[Direction]
Go over the listing below line by line and tally those containing "that". Give only the tally.

[Task data]
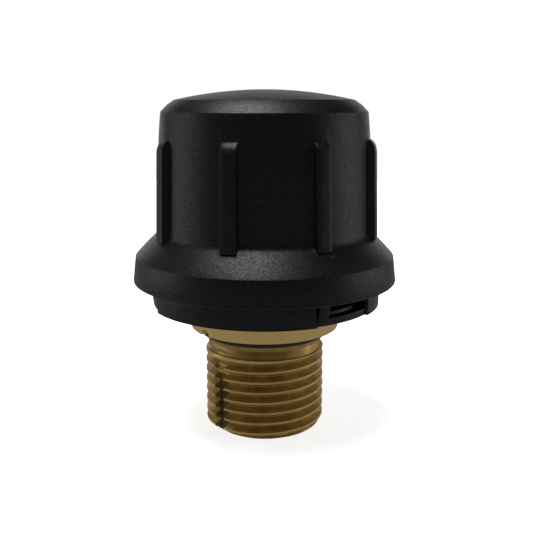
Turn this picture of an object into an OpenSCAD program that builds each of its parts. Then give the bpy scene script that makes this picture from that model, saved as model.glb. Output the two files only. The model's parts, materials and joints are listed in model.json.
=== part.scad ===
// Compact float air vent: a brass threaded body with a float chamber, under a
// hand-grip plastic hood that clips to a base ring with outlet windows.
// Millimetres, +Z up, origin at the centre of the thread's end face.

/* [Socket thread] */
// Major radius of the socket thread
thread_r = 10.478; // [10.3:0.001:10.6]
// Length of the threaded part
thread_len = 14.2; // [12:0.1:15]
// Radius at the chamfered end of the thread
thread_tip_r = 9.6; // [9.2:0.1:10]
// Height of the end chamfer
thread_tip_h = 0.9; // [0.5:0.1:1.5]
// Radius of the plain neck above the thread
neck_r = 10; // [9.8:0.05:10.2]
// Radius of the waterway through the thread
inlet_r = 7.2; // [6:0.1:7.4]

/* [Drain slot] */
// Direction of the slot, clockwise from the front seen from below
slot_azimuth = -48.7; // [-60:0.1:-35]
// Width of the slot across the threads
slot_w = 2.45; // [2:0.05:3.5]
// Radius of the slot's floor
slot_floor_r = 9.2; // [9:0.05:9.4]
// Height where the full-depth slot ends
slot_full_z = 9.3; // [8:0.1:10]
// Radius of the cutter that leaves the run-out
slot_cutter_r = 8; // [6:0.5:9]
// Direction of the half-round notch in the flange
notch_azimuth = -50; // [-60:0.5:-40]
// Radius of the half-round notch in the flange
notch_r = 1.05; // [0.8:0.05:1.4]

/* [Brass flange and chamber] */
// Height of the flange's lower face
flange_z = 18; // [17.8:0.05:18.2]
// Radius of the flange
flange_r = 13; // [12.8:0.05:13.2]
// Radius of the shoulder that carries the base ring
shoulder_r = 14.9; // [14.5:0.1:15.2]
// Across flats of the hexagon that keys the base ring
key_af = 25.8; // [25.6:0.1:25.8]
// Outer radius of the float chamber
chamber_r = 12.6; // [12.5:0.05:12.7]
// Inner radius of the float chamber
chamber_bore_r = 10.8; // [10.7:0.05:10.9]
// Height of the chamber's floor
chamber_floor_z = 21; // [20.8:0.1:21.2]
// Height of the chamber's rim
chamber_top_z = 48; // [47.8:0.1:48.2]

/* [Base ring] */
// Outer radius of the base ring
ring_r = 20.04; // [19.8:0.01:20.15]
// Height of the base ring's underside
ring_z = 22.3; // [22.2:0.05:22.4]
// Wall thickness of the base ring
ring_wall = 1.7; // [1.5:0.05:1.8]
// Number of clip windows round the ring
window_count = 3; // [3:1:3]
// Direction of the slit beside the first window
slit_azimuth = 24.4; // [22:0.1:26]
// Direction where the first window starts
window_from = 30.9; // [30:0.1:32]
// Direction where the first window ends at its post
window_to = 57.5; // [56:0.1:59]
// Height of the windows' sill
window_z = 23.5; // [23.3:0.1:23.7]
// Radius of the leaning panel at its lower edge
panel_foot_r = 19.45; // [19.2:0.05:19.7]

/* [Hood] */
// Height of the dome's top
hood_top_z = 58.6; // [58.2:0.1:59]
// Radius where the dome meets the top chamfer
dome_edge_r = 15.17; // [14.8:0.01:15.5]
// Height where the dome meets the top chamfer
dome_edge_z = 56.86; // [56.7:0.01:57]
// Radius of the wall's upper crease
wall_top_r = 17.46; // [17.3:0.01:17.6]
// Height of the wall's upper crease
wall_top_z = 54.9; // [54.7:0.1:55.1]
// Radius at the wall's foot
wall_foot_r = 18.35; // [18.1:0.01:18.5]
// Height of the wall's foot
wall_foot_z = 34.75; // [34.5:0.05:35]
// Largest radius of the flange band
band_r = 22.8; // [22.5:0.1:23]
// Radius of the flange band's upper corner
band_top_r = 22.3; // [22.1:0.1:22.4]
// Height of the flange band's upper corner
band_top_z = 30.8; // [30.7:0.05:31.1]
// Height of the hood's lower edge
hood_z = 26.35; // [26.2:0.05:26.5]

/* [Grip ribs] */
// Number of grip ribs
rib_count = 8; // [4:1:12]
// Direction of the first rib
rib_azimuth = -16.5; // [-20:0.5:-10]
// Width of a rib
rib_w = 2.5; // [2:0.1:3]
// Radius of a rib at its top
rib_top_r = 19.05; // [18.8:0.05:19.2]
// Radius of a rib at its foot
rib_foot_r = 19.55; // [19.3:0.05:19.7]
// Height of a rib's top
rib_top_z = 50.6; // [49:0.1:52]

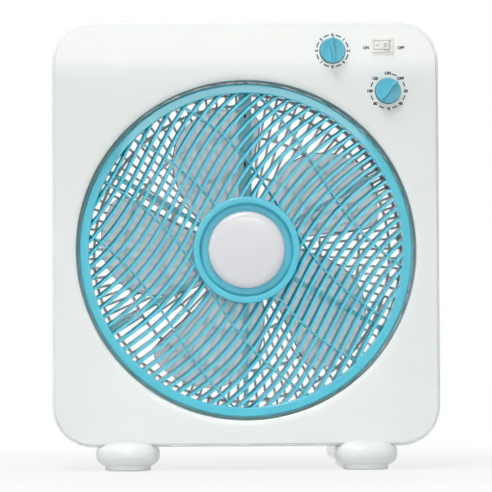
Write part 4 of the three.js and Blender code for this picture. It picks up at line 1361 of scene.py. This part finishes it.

[Full response]
5